WHAT YOU ARE ASKED TO DO -
What is the number of lines holding the word "Blender"? Write that number and nothing else.

___ RECORDS TO PROCESS

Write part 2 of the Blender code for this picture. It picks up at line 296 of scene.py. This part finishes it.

______
___ RECORDS TO PROCESS

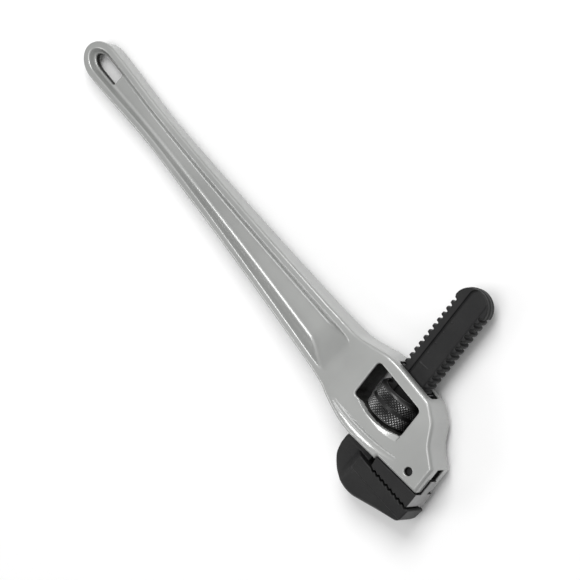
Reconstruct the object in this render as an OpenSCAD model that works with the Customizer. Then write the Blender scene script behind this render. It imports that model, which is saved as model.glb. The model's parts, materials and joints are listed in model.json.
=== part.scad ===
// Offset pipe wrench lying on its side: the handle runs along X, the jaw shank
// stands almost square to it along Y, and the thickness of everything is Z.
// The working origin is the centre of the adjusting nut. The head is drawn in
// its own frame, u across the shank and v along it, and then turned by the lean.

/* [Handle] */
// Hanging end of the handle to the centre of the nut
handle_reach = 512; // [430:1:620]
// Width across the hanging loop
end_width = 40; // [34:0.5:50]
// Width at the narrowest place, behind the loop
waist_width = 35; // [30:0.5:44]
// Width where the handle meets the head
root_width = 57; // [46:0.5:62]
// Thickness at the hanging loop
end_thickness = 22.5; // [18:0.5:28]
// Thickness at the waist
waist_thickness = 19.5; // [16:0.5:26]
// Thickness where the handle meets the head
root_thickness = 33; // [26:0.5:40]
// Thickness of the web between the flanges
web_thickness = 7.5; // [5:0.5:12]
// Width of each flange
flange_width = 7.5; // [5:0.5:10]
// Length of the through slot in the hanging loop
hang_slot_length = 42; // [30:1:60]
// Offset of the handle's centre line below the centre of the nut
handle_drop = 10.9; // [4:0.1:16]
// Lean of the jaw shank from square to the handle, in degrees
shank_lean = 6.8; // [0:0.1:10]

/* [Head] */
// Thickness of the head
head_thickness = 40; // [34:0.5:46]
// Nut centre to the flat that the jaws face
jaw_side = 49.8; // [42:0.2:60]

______

OUTPUT OF THE TASK -
2